** Task to carry out **
Output all of the data below exactly as given.

** Data segment **
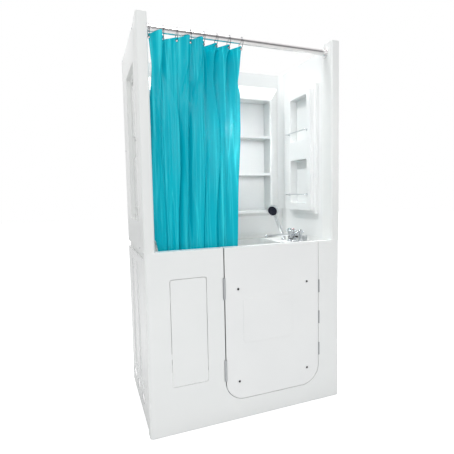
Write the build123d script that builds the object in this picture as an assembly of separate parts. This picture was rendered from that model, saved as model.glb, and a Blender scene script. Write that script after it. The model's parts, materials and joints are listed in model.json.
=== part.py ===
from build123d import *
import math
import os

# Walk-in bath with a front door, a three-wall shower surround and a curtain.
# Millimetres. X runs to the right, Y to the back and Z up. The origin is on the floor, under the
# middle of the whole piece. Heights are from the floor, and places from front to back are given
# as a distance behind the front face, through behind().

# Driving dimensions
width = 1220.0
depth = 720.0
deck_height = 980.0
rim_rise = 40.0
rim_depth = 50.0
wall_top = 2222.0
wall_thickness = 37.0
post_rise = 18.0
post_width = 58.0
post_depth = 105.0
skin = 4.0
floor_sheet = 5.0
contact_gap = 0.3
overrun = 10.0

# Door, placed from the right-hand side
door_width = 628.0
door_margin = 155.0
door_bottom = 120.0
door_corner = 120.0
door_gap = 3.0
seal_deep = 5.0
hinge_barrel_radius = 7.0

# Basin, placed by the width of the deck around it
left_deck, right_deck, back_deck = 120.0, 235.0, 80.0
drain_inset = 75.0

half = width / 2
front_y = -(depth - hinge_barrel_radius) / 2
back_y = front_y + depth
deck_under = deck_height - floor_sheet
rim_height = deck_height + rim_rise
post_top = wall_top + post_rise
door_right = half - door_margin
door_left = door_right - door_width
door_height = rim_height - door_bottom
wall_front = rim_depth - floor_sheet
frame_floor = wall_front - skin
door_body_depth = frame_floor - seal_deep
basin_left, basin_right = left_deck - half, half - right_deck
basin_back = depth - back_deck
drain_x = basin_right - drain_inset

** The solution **
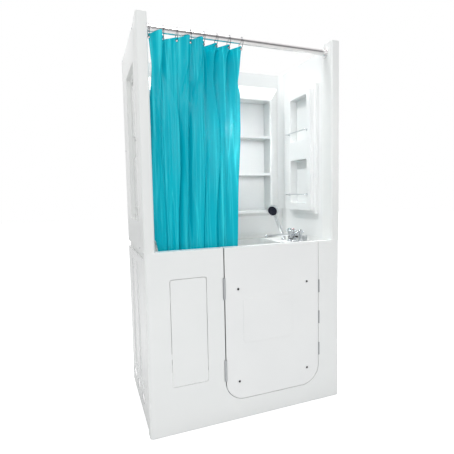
Write the build123d script that builds the object in this picture as an assembly of separate parts. This picture was rendered from that model, saved as model.glb, and a Blender scene script. Write that script after it. The model's parts, materials and joints are listed in model.json.
=== part.py ===
from build123d import *
import math
import os

# Walk-in bath with a front door, a three-wall shower surround and a curtain.
# Millimetres. X runs to the right, Y to the back and Z up. The origin is on the floor, under the
# middle of the whole piece. Heights are from the floor, and places from front to back are given
# as a distance behind the front face, through behind().

# Driving dimensions
width = 1220.0
depth = 720.0
deck_height = 980.0
rim_rise = 40.0
rim_depth = 50.0
wall_top = 2222.0
wall_thickness = 37.0
post_rise = 18.0
post_width = 58.0
post_depth = 105.0
skin = 4.0
floor_sheet = 5.0
contact_gap = 0.3
overrun = 10.0

# Door, placed from the right-hand side
door_width = 628.0
door_margin = 155.0
door_bottom = 120.0
door_corner = 120.0
door_gap = 3.0
seal_deep = 5.0
hinge_barrel_radius = 7.0

# Basin, placed by the width of the deck around it
left_deck, right_deck, back_deck = 120.0, 235.0, 80.0
drain_inset = 75.0

half = width / 2
front_y = -(depth - hinge_barrel_radius) / 2
back_y = front_y + depth
deck_under = deck_height - floor_sheet
rim_height = deck_height + rim_rise
post_top = wall_top + post_rise
door_right = half - door_margin
door_left = door_right - door_width
door_height = rim_height - door_bottom
wall_front = rim_depth - floor_sheet
frame_floor = wall_front - skin
door_body_depth = frame_floor - seal_deep
basin_left, basin_right = left_deck - half, half - right_deck
basin_back = depth - back_deck
drain_x = basin_right - drain_inset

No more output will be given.